» Entries shown

━━━

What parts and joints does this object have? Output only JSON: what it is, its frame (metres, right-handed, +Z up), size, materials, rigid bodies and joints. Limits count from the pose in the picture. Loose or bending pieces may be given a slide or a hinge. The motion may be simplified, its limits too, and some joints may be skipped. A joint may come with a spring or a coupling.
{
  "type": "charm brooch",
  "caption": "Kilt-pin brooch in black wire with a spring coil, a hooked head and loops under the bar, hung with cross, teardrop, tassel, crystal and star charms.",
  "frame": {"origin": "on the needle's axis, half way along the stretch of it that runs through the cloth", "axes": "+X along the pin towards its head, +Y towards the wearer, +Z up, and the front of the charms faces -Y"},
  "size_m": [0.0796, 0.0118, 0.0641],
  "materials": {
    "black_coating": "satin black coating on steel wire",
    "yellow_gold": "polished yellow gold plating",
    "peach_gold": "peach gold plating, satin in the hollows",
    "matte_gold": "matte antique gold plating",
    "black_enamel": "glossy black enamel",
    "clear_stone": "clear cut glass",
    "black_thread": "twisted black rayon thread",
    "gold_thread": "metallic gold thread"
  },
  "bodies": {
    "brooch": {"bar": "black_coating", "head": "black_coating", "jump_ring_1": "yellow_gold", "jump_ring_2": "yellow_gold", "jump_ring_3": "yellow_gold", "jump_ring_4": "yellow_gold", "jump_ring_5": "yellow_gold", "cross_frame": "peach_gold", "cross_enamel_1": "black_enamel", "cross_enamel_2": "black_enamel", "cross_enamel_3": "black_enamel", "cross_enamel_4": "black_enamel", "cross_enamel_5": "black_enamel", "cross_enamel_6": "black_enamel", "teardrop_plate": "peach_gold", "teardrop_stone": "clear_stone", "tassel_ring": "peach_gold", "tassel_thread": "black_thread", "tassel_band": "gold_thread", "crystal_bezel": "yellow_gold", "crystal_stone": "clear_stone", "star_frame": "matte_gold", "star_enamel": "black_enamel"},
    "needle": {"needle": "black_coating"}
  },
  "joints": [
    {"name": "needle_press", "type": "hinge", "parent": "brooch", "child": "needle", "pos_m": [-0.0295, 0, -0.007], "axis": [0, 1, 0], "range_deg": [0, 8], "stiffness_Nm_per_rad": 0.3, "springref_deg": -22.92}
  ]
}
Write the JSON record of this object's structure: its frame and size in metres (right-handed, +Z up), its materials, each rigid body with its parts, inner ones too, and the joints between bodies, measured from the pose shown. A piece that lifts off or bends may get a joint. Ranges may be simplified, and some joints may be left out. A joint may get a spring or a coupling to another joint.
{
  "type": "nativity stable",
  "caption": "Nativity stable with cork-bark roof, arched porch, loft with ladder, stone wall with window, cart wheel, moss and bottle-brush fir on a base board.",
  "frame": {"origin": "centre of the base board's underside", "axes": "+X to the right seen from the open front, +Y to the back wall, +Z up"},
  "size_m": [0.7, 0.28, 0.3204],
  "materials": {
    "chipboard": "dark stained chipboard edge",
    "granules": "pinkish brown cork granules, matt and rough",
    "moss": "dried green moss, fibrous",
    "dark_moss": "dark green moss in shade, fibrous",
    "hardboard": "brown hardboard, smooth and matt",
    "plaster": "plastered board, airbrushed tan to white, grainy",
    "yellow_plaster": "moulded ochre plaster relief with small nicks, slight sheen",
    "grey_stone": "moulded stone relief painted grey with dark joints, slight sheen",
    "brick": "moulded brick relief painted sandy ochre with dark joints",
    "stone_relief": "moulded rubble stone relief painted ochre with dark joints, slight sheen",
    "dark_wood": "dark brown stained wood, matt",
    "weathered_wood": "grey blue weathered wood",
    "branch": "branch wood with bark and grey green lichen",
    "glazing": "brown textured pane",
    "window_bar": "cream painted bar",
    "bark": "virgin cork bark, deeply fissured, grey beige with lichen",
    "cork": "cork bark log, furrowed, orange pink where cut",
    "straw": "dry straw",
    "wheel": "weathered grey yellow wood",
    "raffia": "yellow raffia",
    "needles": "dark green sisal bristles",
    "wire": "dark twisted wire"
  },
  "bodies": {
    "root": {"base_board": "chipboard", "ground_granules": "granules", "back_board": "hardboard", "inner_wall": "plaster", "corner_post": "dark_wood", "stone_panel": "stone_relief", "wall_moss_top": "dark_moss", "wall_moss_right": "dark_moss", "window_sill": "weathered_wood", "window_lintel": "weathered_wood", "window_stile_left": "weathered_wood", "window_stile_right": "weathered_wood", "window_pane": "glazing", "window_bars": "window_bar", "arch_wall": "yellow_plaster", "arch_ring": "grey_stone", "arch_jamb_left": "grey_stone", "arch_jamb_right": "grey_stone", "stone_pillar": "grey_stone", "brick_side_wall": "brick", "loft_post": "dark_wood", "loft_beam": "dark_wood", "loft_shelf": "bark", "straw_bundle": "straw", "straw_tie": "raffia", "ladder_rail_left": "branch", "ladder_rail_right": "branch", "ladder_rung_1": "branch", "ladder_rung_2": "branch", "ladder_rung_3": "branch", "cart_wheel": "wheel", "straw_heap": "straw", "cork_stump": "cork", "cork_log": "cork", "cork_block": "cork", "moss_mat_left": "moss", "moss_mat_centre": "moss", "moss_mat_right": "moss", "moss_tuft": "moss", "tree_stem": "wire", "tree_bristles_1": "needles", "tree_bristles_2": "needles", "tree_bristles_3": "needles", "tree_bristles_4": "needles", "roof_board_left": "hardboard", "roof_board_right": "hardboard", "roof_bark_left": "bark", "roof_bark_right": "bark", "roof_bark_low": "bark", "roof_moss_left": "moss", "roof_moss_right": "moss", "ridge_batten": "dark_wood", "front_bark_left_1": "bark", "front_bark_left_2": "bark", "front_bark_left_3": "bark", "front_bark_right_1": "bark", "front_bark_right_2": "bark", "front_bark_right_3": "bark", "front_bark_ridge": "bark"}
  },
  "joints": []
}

━━━

» Problem
Extract all the entries word for word.

» Exercise output
What parts and joints does this object have? Output only JSON: what it is, its frame (metres, right-handed, +Z up), size, materials, rigid bodies and joints. Limits count from the pose in the picture. Loose or bending pieces may be given a slide or a hinge. The motion may be simplified, its limits too, and some joints may be skipped. A joint may come with a spring or a coupling.
{
  "type": "charm brooch",
  "caption": "Kilt-pin brooch in black wire with a spring coil, a hooked head and loops under the bar, hung with cross, teardrop, tassel, crystal and star charms.",
  "frame": {"origin": "on the needle's axis, half way along the stretch of it that runs through the cloth", "axes": "+X along the pin towards its head, +Y towards the wearer, +Z up, and the front of the charms faces -Y"},
  "size_m": [0.0796, 0.0118, 0.0641],
  "materials": {
    "black_coating": "satin black coating on steel wire",
    "yellow_gold": "polished yellow gold plating",
    "peach_gold": "peach gold plating, satin in the hollows",
    "matte_gold": "matte antique gold plating",
    "black_enamel": "glossy black enamel",
    "clear_stone": "clear cut glass",
    "black_thread": "twisted black rayon thread",
    "gold_thread": "metallic gold thread"
  },
  "bodies": {
    "brooch": {"bar": "black_coating", "head": "black_coating", "jump_ring_1": "yellow_gold", "jump_ring_2": "yellow_gold", "jump_ring_3": "yellow_gold", "jump_ring_4": "yellow_gold", "jump_ring_5": "yellow_gold", "cross_frame": "peach_gold", "cross_enamel_1": "black_enamel", "cross_enamel_2": "black_enamel", "cross_enamel_3": "black_enamel", "cross_enamel_4": "black_enamel", "cross_enamel_5": "black_enamel", "cross_enamel_6": "black_enamel", "teardrop_plate": "peach_gold", "teardrop_stone": "clear_stone", "tassel_ring": "peach_gold", "tassel_thread": "black_thread", "tassel_band": "gold_thread", "crystal_bezel": "yellow_gold", "crystal_stone": "clear_stone", "star_frame": "matte_gold", "star_enamel": "black_enamel"},
    "needle": {"needle": "black_coating"}
  },
  "joints": [
    {"name": "needle_press", "type": "hinge", "parent": "brooch", "child": "needle", "pos_m": [-0.0295, 0, -0.007], "axis": [0, 1, 0], "range_deg": [0, 8], "stiffness_Nm_per_rad": 0.3, "springref_deg": -22.92}
  ]
}
Write the JSON record of this object's structure: its frame and size in metres (right-handed, +Z up), its materials, each rigid body with its parts, inner ones too, and the joints between bodies, measured from the pose shown. A piece that lifts off or bends may get a joint. Ranges may be simplified, and some joints may be left out. A joint may get a spring or a coupling to another joint.
{
  "type": "nativity stable",
  "caption": "Nativity stable with cork-bark roof, arched porch, loft with ladder, stone wall with window, cart wheel, moss and bottle-brush fir on a base board.",
  "frame": {"origin": "centre of the base board's underside", "axes": "+X to the right seen from the open front, +Y to the back wall, +Z up"},
  "size_m": [0.7, 0.28, 0.3204],
  "materials": {
    "chipboard": "dark stained chipboard edge",
    "granules": "pinkish brown cork granules, matt and rough",
    "moss": "dried green moss, fibrous",
    "dark_moss": "dark green moss in shade, fibrous",
    "hardboard": "brown hardboard, smooth and matt",
    "plaster": "plastered board, airbrushed tan to white, grainy",
    "yellow_plaster": "moulded ochre plaster relief with small nicks, slight sheen",
    "grey_stone": "moulded stone relief painted grey with dark joints, slight sheen",
    "brick": "moulded brick relief painted sandy ochre with dark joints",
    "stone_relief": "moulded rubble stone relief painted ochre with dark joints, slight sheen",
    "dark_wood": "dark brown stained wood, matt",
    "weathered_wood": "grey blue weathered wood",
    "branch": "branch wood with bark and grey green lichen",
    "glazing": "brown textured pane",
    "window_bar": "cream painted bar",
    "bark": "virgin cork bark, deeply fissured, grey beige with lichen",
    "cork": "cork bark log, furrowed, orange pink where cut",
    "straw": "dry straw",
    "wheel": "weathered grey yellow wood",
    "raffia": "yellow raffia",
    "needles": "dark green sisal bristles",
    "wire": "dark twisted wire"
  },
  "bodies": {
    "root": {"base_board": "chipboard", "ground_granules": "granules", "back_board": "hardboard", "inner_wall": "plaster", "corner_post": "dark_wood", "stone_panel": "stone_relief", "wall_moss_top": "dark_moss", "wall_moss_right": "dark_moss", "window_sill": "weathered_wood", "window_lintel": "weathered_wood", "window_stile_left": "weathered_wood", "window_stile_right": "weathered_wood", "window_pane": "glazing", "window_bars": "window_bar", "arch_wall": "yellow_plaster", "arch_ring": "grey_stone", "arch_jamb_left": "grey_stone", "arch_jamb_right": "grey_stone", "stone_pillar": "grey_stone", "brick_side_wall": "brick", "loft_post": "dark_wood", "loft_beam": "dark_wood", "loft_shelf": "bark", "straw_bundle": "straw", "straw_tie": "raffia", "ladder_rail_left": "branch", "ladder_rail_right": "branch", "ladder_rung_1": "branch", "ladder_rung_2": "branch", "ladder_rung_3": "branch", "cart_wheel": "wheel", "straw_heap": "straw", "cork_stump": "cork", "cork_log": "cork", "cork_block": "cork", "moss_mat_left": "moss", "moss_mat_centre": "moss", "moss_mat_right": "moss", "moss_tuft": "moss", "tree_stem": "wire", "tree_bristles_1": "needles", "tree_bristles_2": "needles", "tree_bristles_3": "needles", "tree_bristles_4": "needles", "roof_board_left": "hardboard", "roof_board_right": "hardboard", "roof_bark_left": "bark", "roof_bark_right": "bark", "roof_bark_low": "bark", "roof_moss_left": "moss", "roof_moss_right": "moss", "ridge_batten": "dark_wood", "front_bark_left_1": "bark", "front_bark_left_2": "bark", "front_bark_left_3": "bark", "front_bark_right_1": "bark", "front_bark_right_2": "bark", "front_bark_right_3": "bark", "front_bark_ridge": "bark"}
  },
  "joints": []
}